Andrew Wilson „Agathas Alibi“

Der Dezember 1926 ist keine gute Zeit für Agatha Christie. Der Tod ihrer Mutter belastet sie noch immer, ihr Mann hat ein Affäre und eine heftige Schreibblockade scheint den Höhenflug, der mit ihrem Roman „Alibi“ begann, schnell wieder zu beenden.
In dieser schweren Zeit macht sie Bekanntschaft mit dem mysteriösen Psychiater Dr. Patrick Kurs. Dieser erpresst sie nicht nur damit, kompromittierendes Material über die Affäre ihres Mannes an die Zeitungen zu geben, sondern deutet auch an, ihren Lieben – speziell Tochter Rosalind – gefährlich zu werden. Die Forderung von Kurs: Agatha soll einen Mord begehen …

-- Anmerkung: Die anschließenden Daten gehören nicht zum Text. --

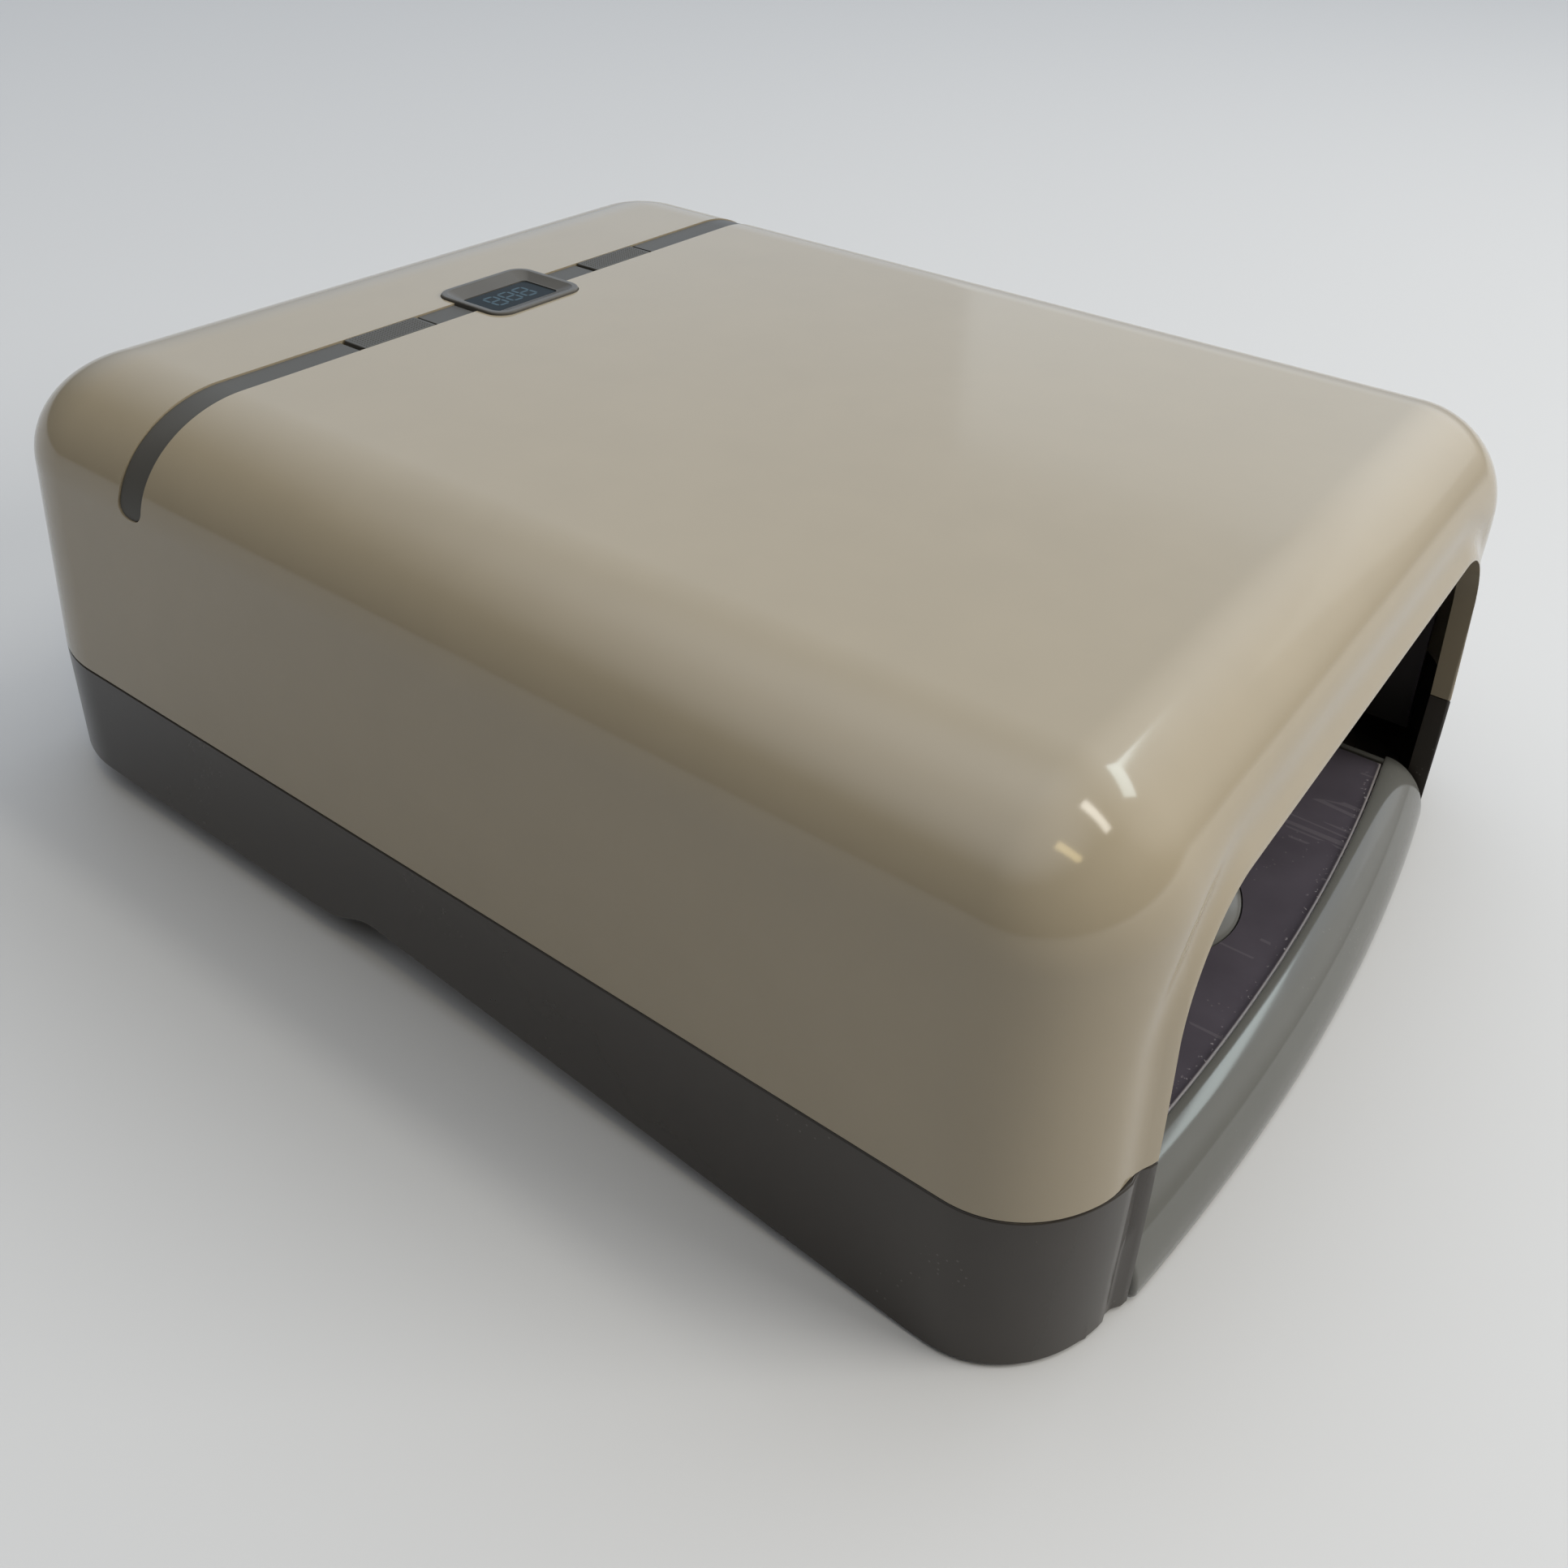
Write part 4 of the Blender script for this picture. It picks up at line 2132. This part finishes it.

Das mehrtägige Verschwinden von Agatha Christie, an das sich die Schriftstellerin nach eigener Aussage Zeit ihres Lebens nicht erinnern konnte, ist der große Mythos um die Queen of Crime. Andrew Wilson hat bemerkenswert sorgfältig recherchiert und erzählt in einem fast thrillerartigen, spannenden Kriminalroman, was in diesen Wintertagen im Jahre 1926 passiert sein könnte. Wilson trifft das Bild, das man von Agatha Christie gewinnen kann, sehr gut und spiegelt in seinem gut geschriebenen Roman die Krimi-Rezeptur der Autorin charmant. Und am Ende fragt man sich, ob es nicht exakt so gewesen sein könnte. Ein Wermutstropfen: Die letzte Wendung dürfte Christie-Kenner dann doch nicht überraschen. Dennoch: Klare Leseempfehlung.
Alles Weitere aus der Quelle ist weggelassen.